Chapter 3 Data transformation

The raw dataset contains 195 variables with 8378 rows. Only a subset of 195 variables is included in our analysis (more detail for this step in data transformation section). We would like to note that each row represents one meeting (from the perspective of one participant).

The script file that we used to clean and transform the dataset can be found here.

3.1 Filter

First, out of the 195 variables (columns), we only keep 70 of them using dplyr::select function. Those 70 variables include their basic information (id, gender, age, race…), their self-evaluation scores, their interests in listed hobbies, and the evalution scores they received from partners (partipants of opposite sex).

3.2 Transformation

Next, we want to know whether each participant’s partner share common interests in listed hobbies as the participant, and have this data available in respective indicator columns.
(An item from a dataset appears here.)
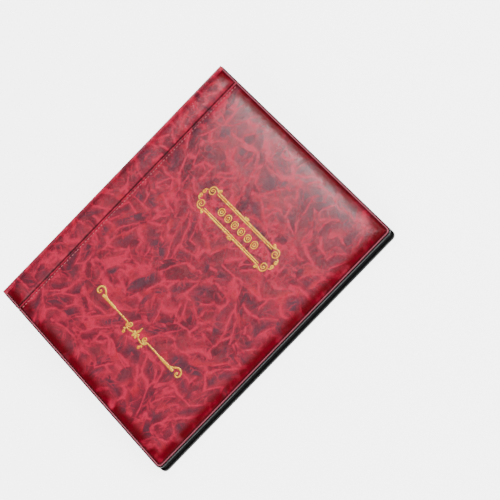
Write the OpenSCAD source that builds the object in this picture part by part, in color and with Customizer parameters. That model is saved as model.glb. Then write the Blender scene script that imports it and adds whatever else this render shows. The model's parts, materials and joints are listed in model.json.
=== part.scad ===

However, partner’s data is not available as variables in the same row as the participant. Luckily, for each entry in the data, the partner’s interests in listed hobbies can be found under partner’s entry (a different row). So in order to do this, we’d have to look up participant’s partner’s hobby-data in a different row using partner’s id. We then check whether both participant and partner in each hobby is at least 7 (on a scale from 1 t 10), if so, we enter “Yes” to the indicator column of this hobby, else no. This process is done using do.call, cbind, and lapply.

We do the same for participants basic information. But due to the complexity of the naming of those variables, it is done using a for loop instead of using do.call, cbind, and lapply.